SATABS immediately returns a counterexample path that demonstrates how getenv returns a NULL, which is subsequently dereferenced. We have identified the first bug in this program: it requires that the environment variable HOME is set, and crashes otherwise.

Let us examine one more property in the same function:

Claim getConfig.7:
  file lib_aeon.c line 19 function getConfig
  dereference failure: array `home' upper bound
  !(POINTER_OFFSET(dst) + (int)i >= 512) || !(SAME-OBJECT(dst, &home[0]))

This property asserts that the upper bound of the array home is not violated. The variable home looks familiar: We encountered it in the function getConfig given above. The function getenv in combination with functions strcpy, strcat or sprintf is indeed often the source for buffer overflows. Therefore, we try to use SATABS to check the upper bound of the array home:

satabs *.c --pointer-check --bounds-check --property getConfig.7

SATABS runs for quite a while and will eventually give up, telling us that its upper bound for abstraction refinement iterations has been exceeded. This is not exactly the result we were hoping for, and we could now increase the bound for iterations with help of the --iterations command line switch of SATABS.

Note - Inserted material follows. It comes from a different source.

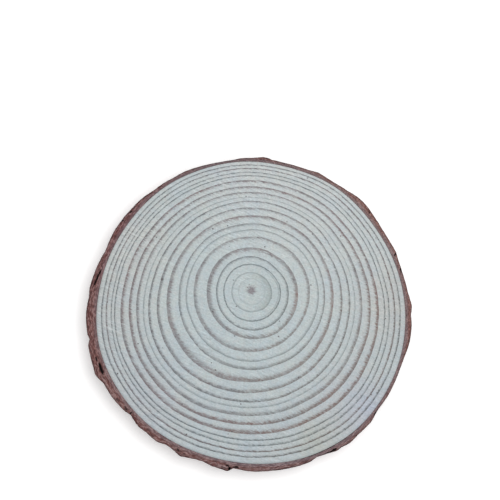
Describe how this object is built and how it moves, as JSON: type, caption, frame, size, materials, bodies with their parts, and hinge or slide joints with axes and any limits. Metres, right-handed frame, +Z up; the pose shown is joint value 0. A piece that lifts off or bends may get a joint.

Before we do this, let us investigate why SATABS has failed to provide a useful result. The function strcpy contains a loop that counts from 1 to the length of the input string. Predicate abstraction, the mechanism SATABS is based on, is unable to detect such loops and will therefore unroll the loop body as often as necessary. The array home has MAX_LEN elements, and MAX_LEN is defined to be 512 in aeon.h. Therefore, SATABS would have to run through at least 512 iterations, only to verify (or reject) one of the more than 300 properties! Does this fact defeat the purpose of static verification?

We can make the job easier: after reducing the value of MAX_LEN in aeon.h to a small value, say to 10, SATABS provides a counterexample trace that demonstrates how the buffer overflow be reproduced. If you use the Eclipse plugin (as described here), you can step through this counterexample. The trace contains the string that is returned by getenv.